Efficiency of Activated Carbon Produced by Physical Activation Using Nitrogen Gas for Maximum Dye Adsorption from Polluted Effluents: Genetic Programming and Neural Network

This study was conducted for the first time to produce activated carbon (AC) from Milkvetch wood by physical activation in order to achieve the maximum adsorbent capacity in adsorption of dye. The aim of this study was to remove acid orange 7 (AO7) dye using AC produced by physical activation with nitrogen gas.

AC activation was performed by physical method using nitrogen gas at 700°C. Scanning electron microscopy and isotherm technique were used to determine the structural characteristics of the adsorbent. The effect of operating parameters was investigated. The isotherms and kinetics of the dye adsorption were also studied.

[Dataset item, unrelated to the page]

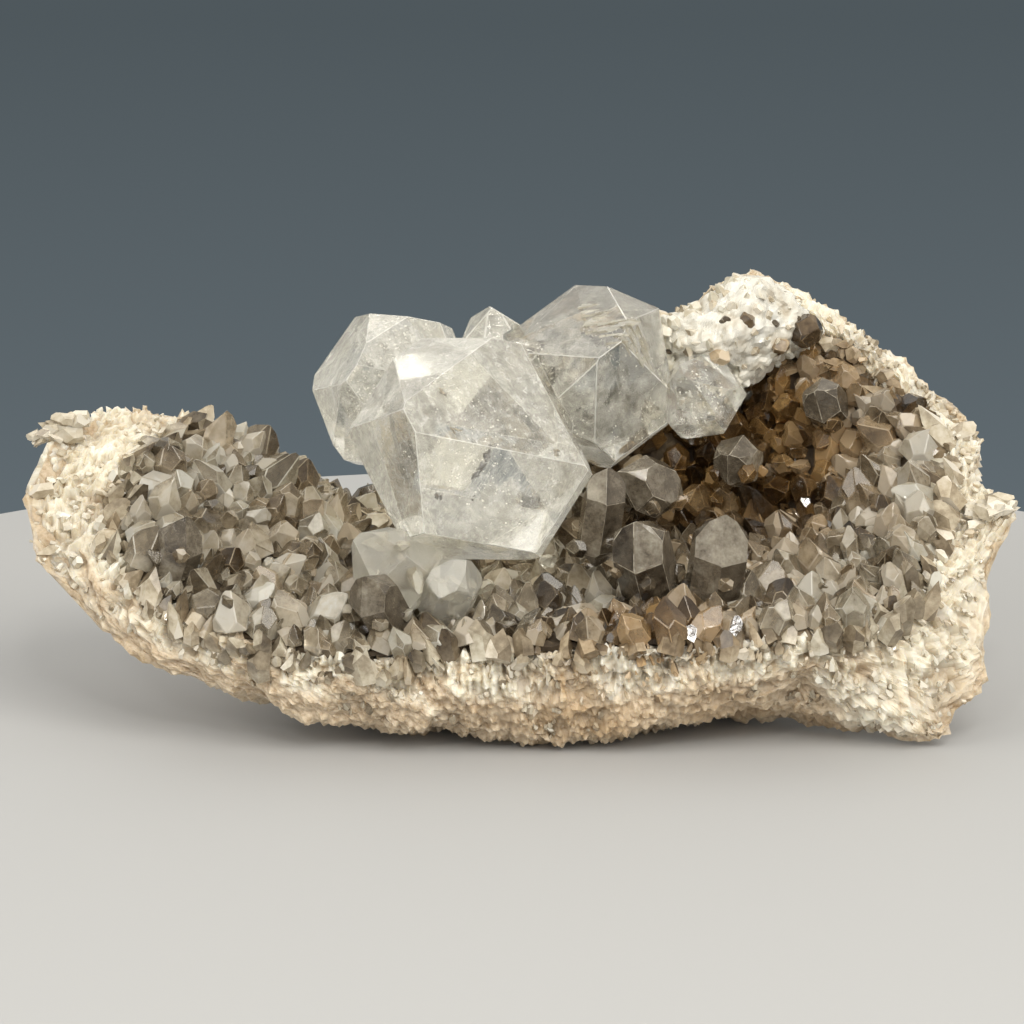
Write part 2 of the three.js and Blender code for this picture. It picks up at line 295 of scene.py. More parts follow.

The synthesized AC-700°C sample had a specific surface area and a total pore volume of 774 m2/g and 181.49 m3/g, respectively. The maximum adsorption of dye was 57.125 mg/g (removal efficiency 91.4%) that occurred at pH= 3, 0.04 g absorbent in 50 ml of solution, and 50 mg/l of dye in 75 min. The adsorption data followed the Langmuir adsorption isotherm model and the pseudo-second order model kinetics. Also, the ability to reuse the adsorbent using the heating method showed that the synthesized adsorbent can be used for three consecutive times with good performance. Correlation coefficients (R2) for genetic program and neural network were 0.98 and 0.99, respectively, indicating the agreement of laboratory data with the models.

The as-prepared AC by physical activation has a high potential for adsorption of AO7 dye from aqueous solutions.